In Blakely v. Washington, the Court extended Apprendi to the State of Washington’s determinate sentencing scheme. 542 U.S. 296, 124 S. Ct. 2531, 159 L. Ed. 2d 403 (2004). There, the trial court imposed “an exceptional sentence” beyond the standard punishment range for second-degree kidnapping after finding that the defendant had acted with “deliberate cruelty.” Id. at 298-300, 124 S. Ct. at 2534-35. The Court found that this sentencing scheme violated Apprendi because it permitted the court to impose a sentence greater than the maximum that could be imposed “solely on the basis of the facts reflected in the jury verdict or admitted by the defendant.” Id. at 303-04, 124 S. Ct. at 2537.
In Booker, the Court logically extended Blakely to the federal sentencing guidelines. 543 U.S. at 243, 125 S. Ct. at 755. To remedy this constitutional deficiency, the Court deleted those provisions of the guidelines which made them mandatory and effectively rendered them advisory. Id. at 245-46, 125 S. Ct. at 756-57.
Aguilar contends that “Booker expanded Apprendi in ways not previously imagined.” Appellant’s Brief at 4. We disagree. As we explained in Marrow, the statutory maximum for each offense remains unchanged regardless of whether the trial court orders the defendant to serve the sentences sequentially rather than concurrently. See Marrow, 169 S.W.3d at 330-31. This Court and others have rejected similar arguments since Booker was decided. See Manzano v. State, No. 10-04-00323-CR, 2006 Tex. App. LEXIS 1285, at *12-13 (Tex.

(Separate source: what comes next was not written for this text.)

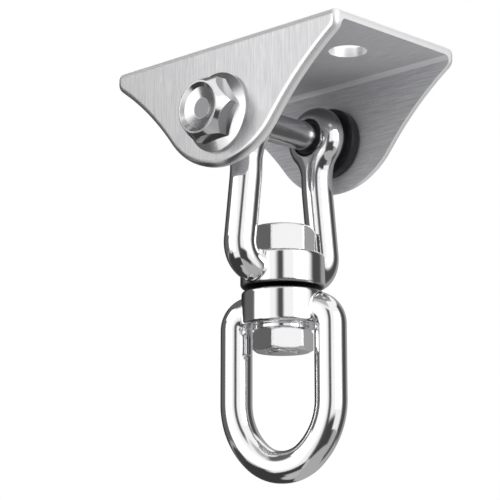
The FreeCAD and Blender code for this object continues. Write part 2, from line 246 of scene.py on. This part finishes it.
# 1 where one coordinate is within a reach of a level, fading out over a short way
def makeBand():
    group, start, end = newGroup(
        "softBand",
        {"Value": "Float", "Level": "Float", "Reach": "Float", "Fade": "Float"},
        {"Mask": "Float"})
    offset = addMath(group, "SUBTRACT", (-600, 0))
    away = addMath(group, "ABSOLUTE", (-400, 0))
    inside = addMath(group, "SUBTRACT", (-200, 0))
    share = addMath(group, "DIVIDE", (0, 0), use_clamp=True)
    joinUp(group, [
        (start.outputs["Value"], offset.inputs[0]),
        (start.outputs["Level"], offset.inputs[1]),
        (offset.outputs[0], away.inputs[0]),
        (start.outputs["Reach"], inside.inputs[0]),
        (away.outputs[0], inside.inputs[1]),
        (inside.outputs[0], share.inputs[0]),
        (start.outputs["Fade"], share.inputs[1]),
        (share.outputs[0], end.inputs["Mask"])])
    return group


scratchSettings = {
    "lines": {"Scale": 1.0, "Detail": 1.0},
    "where": {"Scale": 120.0, "Detail": 2.0},
    "thin": (0.66, 0.72),              # the part of the lines' noise that counts as a scratch
    "patches": (0.45, 0.65),
}


# Sparse short scratches, each a thin line where two stretched noises cross a level
def makeScratches(settings):
    group, start, end = newGroup(
        "fineScratches",
        {"Vector": "Vector", "Along": "Vector", "Amount": "Float"},
        {"Mask": "Float"})
    stretch = addNode(group, "VectorMath", (-750, 0), operation="MULTIPLY")
    lines = addNode(group, "TexNoise", (-550, 100), settings["lines"])
    where = addNode(group, "TexNoise", (-550, -150), settings["where"])
    thin = addRange(group, (-350, 100), settings["thin"])
    patches = addRange(group, (-350, -150), settings["patches"])
    both = addMath(group, "MULTIPLY", (0, 0))
    strength = addMath(group, "MULTIPLY", (250, 0))
    joinUp(group, [
        (start.outputs["Vector"], stretch.inputs[0]),
        (start.outputs["Along"], stretch.inputs[1]),
        (stretch.outputs[0], lines.inputs["Vector"]),
        (start.outputs["Vector"], where.inputs["Vector"]),
        (lines.outputs["Fac"], thin.inputs["Value"]),
        (where.outputs["Fac"], patches.inputs["Value"]),
        (thin.outputs["Result"], both.inputs[0]),
        (patches.outputs["Result"], both.inputs[1]),
        (both.outputs[0], strength.inputs[0]),
        (start.outputs["Amount"], strength.inputs[1]),
        (strength.outputs[0], end.inputs["Mask"])])
    return group


# 1 within a disc about an axis along Y, where Y is less than Before: for the as-forged middle of
# the bolt's head, and for the painted shade on top of the jaw's eyes
def makeDisc():
    group, start, end = newGroup(
        "softDisc",
        {"Vector": "Vector", "Middle": "Vector", "Radius": "Float", "Fade": "Float", "Before": "Float"},
        {"Mask": "Float"})
    offset = addNode(group, "VectorMath", (-700, 0), operation="SUBTRACT")
    flat = addNode(group, "VectorMath", (-520, 0), {1: (1, 0, 1)}, operation="MULTIPLY")
    away = addNode(group, "VectorMath", (-340, 0), operation="LENGTH")
    inside = addMath(group, "SUBTRACT", (-160, 0))
    share = addMath(group, "DIVIDE", (20, 0), use_clamp=True)
    split = addNode(group, "SeparateXYZ", (-340, -250))
    before = addMath(group, "LESS_THAN", (-160, -250))
    both = addMath(group, "MULTIPLY", (250, 0))
    joinUp(group, [
        (start.outputs["Vector"], offset.inputs[0]),
        (start.outputs["Middle"], offset.inputs[1]),
        (offset.outputs[0], flat.inputs[0]),
        (flat.outputs[0], away.inputs[0]),
        (start.outputs["Radius"], inside.inputs[0]),
        (away.outputs["Value"], inside.inputs[1]),
        (inside.outputs[0], share.inputs[0]),
        (start.outputs["Fade"], share.inputs[1]),
        (start.outputs["Vector"], split.inputs[0]),
        (split.outputs["Y"], before.inputs[0]),
        (start.outputs["Before"], before.inputs[1]),
        (share.outputs[0], both.inputs[0]),
        (before.outputs[0], both.inputs[1]),
        (both.outputs[0], end.inputs["Mask"])])
    return group


# 1 on a board, falling off over the given shares of it at its four borders
def makeSoftBorder():
    group, start, end = newGroup(
        "softBorder",
        {"Left": "Float", "Right": "Float", "Low": "Float", "High": "Float"},
        {"Mask": "Float"})
    place = addNode(group, "TexCoord", (-1100, 0))
    split = addNode(group, "SeparateXYZ", (-900, 0))
    joinUp(group, [(place.outputs["UV"], split.inputs[0])])
    last = None
    for step, (label, axis, turned) in enumerate((("Left", "X", False), ("Right", "X", True),
                                                  ("Low", "Y", False), ("High", "Y", True))):
        row = -220 * step
        away = split.outputs[axis]
        if turned:
            rest = addMath(group, "SUBTRACT", (-700, row), {0: 1.0})
            joinUp(group, [(away, rest.inputs[1])])
            away = rest.outputs[0]
        rise = addRange(group, (-450, row), interpolation_type="SMOOTHSTEP")
        joinUp(group, [(away, rise.inputs["Value"]), (start.outputs[label], rise.inputs["From Max"])])
        if last is None:
            last = rise.outputs["Result"]
            continue
        both = addMath(group, "MULTIPLY", (-150 + 200 * step, row))
        joinUp(group, [(last, both.inputs[0]), (rise.outputs["Result"], both.inputs[1])])
        last = both.outputs[0]
    joinUp(group, [(last, end.inputs["Mask"])])
    return group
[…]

App.—Waco Feb. 15, 2006, pet. filed); see also United States v. Fifield, 432 F.3d 1056, 1066-67 (9th Cir. 2005), cert. denied, ___ U.S. ___, 126 S. Ct. 1937, 164 L. Ed. 2d 684 (2006); United States v. Carr, No. 02-0106 (JDB), 2006 U.S. Dist. LEXIS 6407, at *16-17 (D.D.C. Feb. 21, 2006) (mem. op.); Leal v. State, No. 01-05-00715-CR, 2006 Tex. App. LEXIS 4088, at *22-24 (Tex. App.—Houston [1st Dist.] May 11, 2006, pet. filed) (not designated for publication).[1]
Each of Aguilar’s sentences lies within the prescribed statutory range. Accordingly, we conclude that his Sixth Amendment right to jury trial was not violated. Thus, we overrule his first issue.
Pronouncement of Sentence
Aguilar contends in his second issue that his sentence for Count 4 is invalid because the court failed to pronounce sentence for this offense. Thus, Aguilar contends that the court’s cumulation order is invalid because it orders his sentence for Count 5 to begin after he has completed his sentence for Count 4 and his sentence for Count 4 to begin after he has completed his sentence for Count 1.
Article 42.03, section 1(a) of the Code of Criminal Procedure provides that “sentence shall be pronounced in the defendant’s presence.” Tex. Code Crim. Proc. Ann. art. 42.03, § 1(a) (Vernon Supp. 2005).[2]